I started seeing a psychiatrist for the first time who diagnosed me with general anxiety, social anxiety and agoraphobia. I also had to change to a psychologist who knew how to deal better with my problems instead of the one I had since I was a child.
A few months later my psychiatrist suggested that I should try group therapy with other youngsters like me, especially the group who practiced photography. At first I said no, I was barely even able to leave home let alone being with a group of people I’d never met before.
Despite that, after a long while I finally decided to give it a go and although it was extremely hard I was able to do it. Eventually I started to frequent other different therapy group activities and socializing with other kids with similar problems like me.
As the time went by I started to take bigger steps and facing some deep fears of mine, like riding the bus alone for instance or go for a walk in the city alone. A few more months later my team of doctors decided that it would be good for me to get back to school by studying one of my passions, photography.
There was just one “small” problem, I wasn’t ready. Because of that all went wrong and once again I found myself returning to the very beginning. To make things even worse my psychologist wasn’t available anymore and neither was my psychiatrist due to personal matters. This was also the time I started to fell into a deep depression.
From then on my life consisted of one thing only; staying home in bed all day long.
Of course that didn’t last very long because my mom started to force me to go out even if it was just to spend the day at my grandparents’ house with my cousins.
But soon the summer was over and it was time to go back to school again, so at the age of eighteen I was once again forced to enrol myself on a high school around ten minutes away from home by bus. I started in the middle of September and gave up around November, which made me fell on a state of hopelessness and suffering all over again that only seemed to get worse as the days went by.
Then one day things started to change. My mom was always and still is my guardian angel when it comes to understand my struggles regarding my mind, so she took upon herself to seek professional help for me which led us to a wonderful psychiatrist who made the huge difference in my life that I so desperately needed.
He knew that group therapy had been extremely helpful to me so he recommended that I tried it once more, but this time with a group of adults because at that time I was almost turning nineteen in January, and here in Portugal you’re considered by law an adult at the age of eighteen.

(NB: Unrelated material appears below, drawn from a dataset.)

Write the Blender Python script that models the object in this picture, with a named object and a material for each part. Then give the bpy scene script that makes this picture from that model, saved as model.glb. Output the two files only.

I immediately agreed to it and so I first started having individual sessions with a new psychiatrist and a new psychologist, and later on with an occupational therapist.
That is the process at the Hospital before you’re accepted into group therapy and then in January, a week after I’d turned nineteen I had my first group session. It was on a Friday and it lasted only half an hour long and I remember being excited for Monday to come. An excitement like I hadn’t felt in a long time, it wasn’t nothing like anxiety because it was a feeling of happiness. I was happy and proud with myself for having taken such an important step to take care of my mental health.

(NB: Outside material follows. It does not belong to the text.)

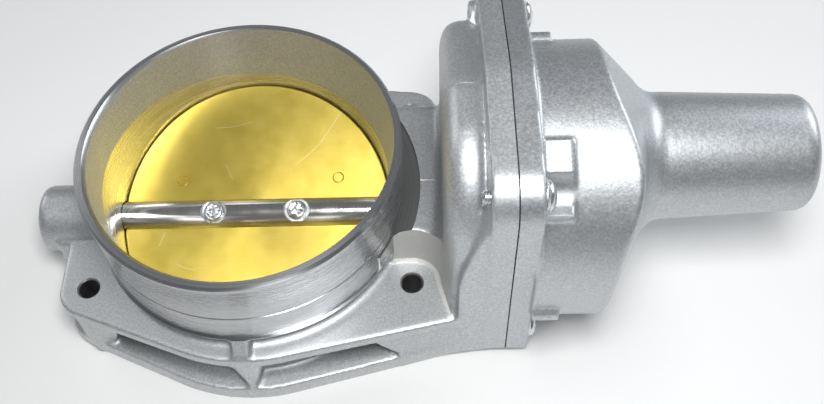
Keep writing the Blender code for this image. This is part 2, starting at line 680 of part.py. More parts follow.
def cover_screw(name, centre):
    """A domed screw whose end shows behind the body flange."""
    head = COVER_FLANGE_RIGHT + 0.2
    screw = turned(name, "X", centre, [
        (72.2, 0), (72.2, 1.5), (72.8, 2.1), (head, 2.1), (head, 4.7), (head + 1.0, 4.7),
        (head + 2.3, 3.9), (head + 3.1, 2.2), (head + 3.3, 0)], 16)
    half = 1.3
    y, z = centre
    return cut(screw, box("recess", (head + 1.7, y - half, z - half), (head + 5, y + half, z + half)))


# ---------------------------------------------------------------- motor

def motor_can():
    """A drawn steel cup, open towards the gears, with a hole for the rear bushing."""
    inside, rounding, hole = CAN_R - CAN_WALL, 1.6, 2.6
    return turned("motor_can", "X", MOTOR, [
        (CAN_START, inside), (CAN_START, CAN_R), (CAN_END - rounding, CAN_R), (CAN_END, CAN_R - rounding),
        (CAN_END, hole), (CAN_END - CAN_WALL, hole), (CAN_END - CAN_WALL, CAN_R - rounding),
        (CAN_END - 1.8, inside)], 32)


def motor_end_plate():
    start, end = END_PLATE_X
    ears = hull([(MOTOR, CAN_R), *[(centre, 4.2) for centre in MOTOR_SCREWS]], 32)
    plate = prism("motor_end_plate", "X", start, end, ears)
    join(plate, cylinder("spigot", "X", MOTOR, end - 0.6, end + 1.1, CAN_R - CAN_WALL - 0.4, 32))
    return cut(plate, cylinder("bushing_seat", "X", MOTOR, 100, 110, 4.3, 20),
               *[cylinder("hole", "X", centre, 100, 110, 1.9, 12) for centre in MOTOR_SCREWS])


def magnet(name, start, end):
    inner, outer = MAGNET_R
    return prism(name, "X", *MAGNET_X, arc(MOTOR, outer, start, end, 10) + arc(MOTOR, inner, end, start, 10))


def armature():
    """The laminated core: slotted poles round the motor shaft."""
    outline = []
    step = 360 / POLES
    for k in range(POLES):
        outline += arc(MOTOR, CORE_R, step * k - 30, step * k + 30, 4)
        outline += arc(MOTOR, CORE_SLOT_R, step * k + 33, step * k + 39, 1)
    core = prism("armature_core", "X", *CORE_X, outline)
    return cut(core, cylinder("bore", "X", MOTOR, 100, 170, MOTOR_SHAFT_R + GAP, 16))


def brush(name, side):
    """A carbon block on the commutator; side is 1 above the motor's axis and -1 below it."""
    near, far = COMMUTATOR_R + GAP, 9.5
    low, high = sorted((NOSE_Z + side * near, NOSE_Z + side * far))
    return box(name, (111.2, -1.6, low), (115.6, 1.6, high))


# ---------------------------------------------------------------- sensor and connector

def position_sensor():
    """A board with a sensing post over the shaft's magnet and a tail to the connector."""
    board = box("position_sensor", (96.6, -9, 14), (98.6, 20, 31))
    join(board, cylinder("post", "X", SHAFT, 88.2, 97, 4.5, 24))
    return board


def connector_housing():
    shell = box("connector_housing", (93.1, 39.6, 4.4), (107.1, 42.6, 31.6))
    join(shell, box("shroud", (94.3, 42, 11.2), (105.9, 57, 24.8)),
         box("tongue", (95.7, 30.5, 13.4), (104.5, 40, 22.6)),
         box("latch", (98.1, 42, 24), (102.1, 52, 26.2)))
    cut(shell, box("socket", (95.4, 45, 12.3), (104.8, 58, 23.7)),
        *[box("slot", (x - 0.8, 20, z - 0.8), (x + 0.8, 60, z + 0.8)) for x, z in PINS],
        *[cylinder("hole", "Y", centre, 30, 60, 1.6, 12) for centre in CONNECTOR_SCREWS])
    return shell


def small_screw(name, axis, centre, head, tip, shank):
    """A pan-headed screw: the head's flat is at head and the end of the shank at tip."""
    out = 1 if head > tip else -1
    return turned(name, axis, centre, [(tip, 0), (tip, shank), (head, shank), (head, shank * 2),
                                       (head + out * 1.2, shank * 1.8), (head + out * 1.6, 0)], 14)


# ---------------------------------------------------------------- assembly

def clear_scene():
    for obj in list(bpy.data.objects):
        bpy.data.objects.remove(obj)


def build():
    clear_scene()
    cast = material("cast_aluminium", (0.55, 0.56, 0.57), 0.9, 0.45)
    brass = material("brass", (0.78, 0.63, 0.18), 1.0, 0.3)
    steel = material("steel", (0.6, 0.6, 0.6), 1.0, 0.25)
    zinc = material("zinc_plate", (0.7, 0.72, 0.75), 1.0, 0.3)
    dark_steel = material("spring_steel", (0.2, 0.2, 0.21), 1.0, 0.35)
    rubber = material("seal_rubber", (0.03, 0.03, 0.03), 0.0, 0.7)
    nylon = material("gear_nylon", (0.75, 0.72, 0.62), 0.0, 0.5)
    plastic = material("black_plastic", (0.05, 0.05, 0.055), 0.0, 0.5)
    copper = material("copper", (0.7, 0.35, 0.2), 1.0, 0.35)
    ferrite = material("ferrite", (0.1, 0.1, 0.11), 0.0, 0.6)

    throttle_axis = axis_at("throttle_axis", *SHAFT)
    idler_axis = axis_at("idler_axis", *IDLER)
    motor_axis = axis_at("motor_axis", *MOTOR)

    keep(body_casting(), cast)
    keep(gear_cover(), cast)
    keep(cover_gasket(), rubber)
    for number, centre in enumerate(COVER_SCREWS, 1):
        keep(cover_screw(f"cover_screw_{number}", centre), zinc)
    for number, centre in enumerate(DOWELS, 1):
        keep(cylinder(f"dowel_pin_{number}", "X", centre, 77, 85.6, 2.0, 14), steel)
    keep(ring("mount_seal", "Z", (0, 0), *MOUNT_SEAL_Z, *MOUNT_SEAL_R, 48), rubber)

    keep(throttle_shaft(), steel, throttle_axis)
    keep(throttle_plate(), brass, throttle_axis)
    keep(plate_screw("plate_screw_left", -PLATE_SCREW_X), zinc, throttle_axis)
    keep(plate_screw("plate_screw_right", PLATE_SCREW_X), zinc, throttle_axis)
    keep(ring("needle_bearing", "X", SHAFT, *NEEDLE_X, SHAFT_R + GAP, NEEDLE_R), steel)
    keep(ring("shaft_seal_left", "X", SHAFT, *SEAL_LEFT_X, SHAFT_R + GAP, SEAL_LEFT_R), rubber)
    keep(ring("shaft_seal_right", "X", SHAFT, *SEAL_RIGHT_X, SHAFT_R + GAP, SEAL_RIGHT_R), rubber)
    keep(race("ball_bearing_outer_race", BEARING_R, 9.0, 9.75), steel)
    keep(race("ball_bearing_inner_race", SHAFT_R + GAP, 7.0, 6.3), steel, throttle_axis)
    keep(ball_set(), steel)
    keep(ring("bearing_circlip", "X", SHAFT, *CIRCLIP_X, 9.6, 11.9), dark_steel)

    keep(sector_gear(), nylon, throttle_axis)
    keep(cylinder("sensor_magnet", "X", SHAFT, 85.2, 87.4, 4.4), ferrite, throttle_axis)
    keep(ring("spring_bushing", "X", SHAFT, 69.4, 75.9, SHAFT_R + GAP, 10.2), plastic, throttle_axis)
    keep(return_spring(), dark_steel)
    keep(turned("closed_stop_screw", "Y", STOP_SCREW, [
        (14.0, 0), (14.0, 1.4), (14.6, 2.0), (48.6, 2.0), (48.6, 0)], 14), zinc)
    keep(idler_gear(), nylon, idler_axis)
    keep(cylinder("idler_pin", "X", IDLER, 69, 99, GEAR_PIN_R, 16), steel)

    keep(motor_can(), zinc)
    keep(motor_end_plate(), zinc)
    for number, centre in enumerate(MOTOR_SCREWS, 1):
        keep(small_screw(f"motor_screw_{number}", "X", centre, 103.4, 112, 1.5), steel)
    keep(ring("motor_front_bushing", "X", MOTOR, *FRONT_BUSHING_X, 2.0, 4.0, 20), brass)
    keep(ring("motor_rear_bushing", "X", MOTOR, *REAR_BUSHING_X, 1.95, 4.5, 20), brass)
    keep(magnet("magnet_front", 110, 250), ferrite)
    keep(magnet("magnet_back", -70, 70), ferrite)
    keep(brush("brush_upper", 1), ferrite)
    keep(brush("brush_lower", -1), ferrite)
    keep(ring("wave_washer", "X", MOTOR, *WAVE_WASHER_X, 10, 13, 24), dark_steel)
    keep(cylinder("motor_shaft", "X", MOTOR, *MOTOR_SHAFT_X, MOTOR_SHAFT_R, 14), steel, motor_axis)
    keep(armature(), dark_steel, motor_axis)
    keep(ring("commutator", "X", MOTOR, *COMMUTATOR_X, MOTOR_SHAFT_R + GAP, COMMUTATOR_R, 20), copper,
         motor_axis)
    keep(pinion(), steel, motor_axis)

    keep(position_sensor(), plastic)
    keep(connector_housing(), plastic)
    for number, (x, z) in enumerate(PINS, 1):
        keep(box(f"terminal_{number}", (x - 0.5, 28, z - 0.5), (x + 0.5, 51, z + 0.5)), copper)
    for number, centre in enumerate(CONNECTOR_SCREWS, 1):
        keep(small_screw(f"connector_screw_{number}", "Y", centre, 42.8, 34, 1.2), zinc)


build()
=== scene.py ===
"""Looks of the electronic throttle body: detailed castings, turned faces, brass plate and studio.

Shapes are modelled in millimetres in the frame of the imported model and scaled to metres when
they are finished. +Z points to the air inlet and +X along the throttle shaft to the motor nose.
"""

import json
import math

import bmesh
import bpy
import numpy as np
from mathutils import Matrix, Vector, geometry


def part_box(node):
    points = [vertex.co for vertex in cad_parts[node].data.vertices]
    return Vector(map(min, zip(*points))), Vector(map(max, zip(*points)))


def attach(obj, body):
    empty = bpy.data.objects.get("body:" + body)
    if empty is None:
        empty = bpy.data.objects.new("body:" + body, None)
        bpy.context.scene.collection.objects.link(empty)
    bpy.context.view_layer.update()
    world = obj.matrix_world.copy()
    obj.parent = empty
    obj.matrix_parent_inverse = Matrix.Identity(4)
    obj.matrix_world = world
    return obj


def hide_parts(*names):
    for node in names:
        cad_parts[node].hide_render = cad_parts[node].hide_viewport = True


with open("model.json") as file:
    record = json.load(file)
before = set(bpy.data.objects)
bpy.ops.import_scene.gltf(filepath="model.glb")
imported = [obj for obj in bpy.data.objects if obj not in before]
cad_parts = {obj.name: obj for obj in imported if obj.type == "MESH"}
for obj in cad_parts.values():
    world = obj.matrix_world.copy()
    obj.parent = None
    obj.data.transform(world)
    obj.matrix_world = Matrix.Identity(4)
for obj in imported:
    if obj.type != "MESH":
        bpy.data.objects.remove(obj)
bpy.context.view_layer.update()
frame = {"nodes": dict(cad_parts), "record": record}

MM = 0.001


def limits(node):
    """The lowest and highest corner of a CAD node, in millimetres."""
    low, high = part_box(node)
    return low / MM, high / MM


BODY_LOW, BODY_HIGH = limits("body_casting")
COVER_LOW, COVER_HIGH = limits("gear_cover")
SHAFT_LOW, SHAFT_HIGH = limits("throttle_shaft")


def middle(node):
    """The middle of a CAD node, in millimetres."""
    low, high = limits(node)
    return (low + high) / 2


# Bore, collar and flanges, as radii and heights
SHAFT_Z = round((SHAFT_LOW.z + SHAFT_HIGH.z) / 2, 2)
SHAFT_R = 5.0
BORE_R = 45.3
RIM_R = 50.0
RIM_TOP = 59.4
COLLAR_BOTTOM = 28.6
NECK_R = 47.9
FLANGE_TOP, FLANGE_R, FLANGE_EAR_R = 6.2, 57.6, 10.2
DECK_BOTTOM, DECK_TOP = 18.0, 22.7
DECK_R, DECK_EAR_R = 55.3, 9.7
COLUMN_R = 8.2                       # round each bolt, between flange and deck
SADDLE_TOP = 36.2
RELIEF_R, RELIEF_Z = 55.4, 35.2      # turned clearance for the hose, cut into the saddle's top
RELIEF_INNER_R = 51.6
MOUTH_Z, MOUTH_R, MOUTH_TOP_R = 57.9, 46.6, 48.9   # chamfer inside the rim
SEAL_GROOVE_DEPTH, SEAL_GROOVE_INNER, SEAL_GROOVE_OUTER = 1.9, 47.2, 51.4
BOLT_X, BOLT_Y_FRONT, BOLT_Y_BACK = 52.1, -28.9, 40.0
BOLTS = tuple((x, y) for x in (-BOLT_X, BOLT_X) for y in (BOLT_Y_FRONT, BOLT_Y_BACK))
BOLT_HOLE_R = 3.3
BOSS_R = 11.2
SHAFT_HOLE_R = SHAFT_R + 0.4
STOP_SCREW_HOLE_R = 2.3
POCKET_LOW, POCKET_LOW_R = (52.3, -28.8), 8.8      # pocket round the front right bolt, at the deck
POCKET_HIGH, POCKET_HIGH_R = (52.5, -26.8), 10.0   # and at the top of the saddle
STOCK = 0.5                                        # left round the collar and in the pocket for machining
PARTING_Y = 1.2                                    # where the halves of the mould met
PLATE_R, PLATE_HALF = 45.0, 0.9                    # half of the plate's thickness
SHAFT_SLOT_HALF = 1.2
PLATE_STRETCH = 1 / math.cos(math.radians(15))     # its long axis, so that it closes at 15 degrees
PLATE_TILT = math.radians(17)                      # at rest
PLATE_SCREWS = (-14.0, 14.0)
PLATE_MARKS = ((-26.0, 12.0), (27.5, 12.0))        # punched circles
HAIRLINES = (          # scratches on the plate: middle (x, y), angle, length in mm, bend per metre
    ((24, 26), 52, 30, 6.0), ((2, -33), 38, 9, 20.0), ((12, -36), 28, 7, -18.0), ((-24, -20), -20, 8, 25.0),
    ((-30, -9), 75, 6, 0.0), ((-8, 30), 8, 16, 5.0), ((31, -24), -35, 5, 30.0), ((-12, 14), -62, 7, 12.0))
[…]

All this process lasted around two and a half years having being finished in last September 2016, because I decided it was finally the right time to get back to school and most importantly because I believed that I was ready to live my real life outside of my therapeutic one.

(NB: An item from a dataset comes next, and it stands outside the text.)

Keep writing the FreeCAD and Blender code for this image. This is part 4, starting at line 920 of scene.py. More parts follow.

Nowadays, my anxiety is almost inexistent and my depression is long gone. I’m able to do things I’d never believe I could and I also learned to take chances like I’d never taken before.
Today I’m a person happy with herself and capable of dealing with her most difficult parts on her way of thinking and being.
In conclusion, having been through all of this and much more my goal is now to speak openly about mental health and what it’s like to live with it, and also hearing other people’s experiences and thoughts on it.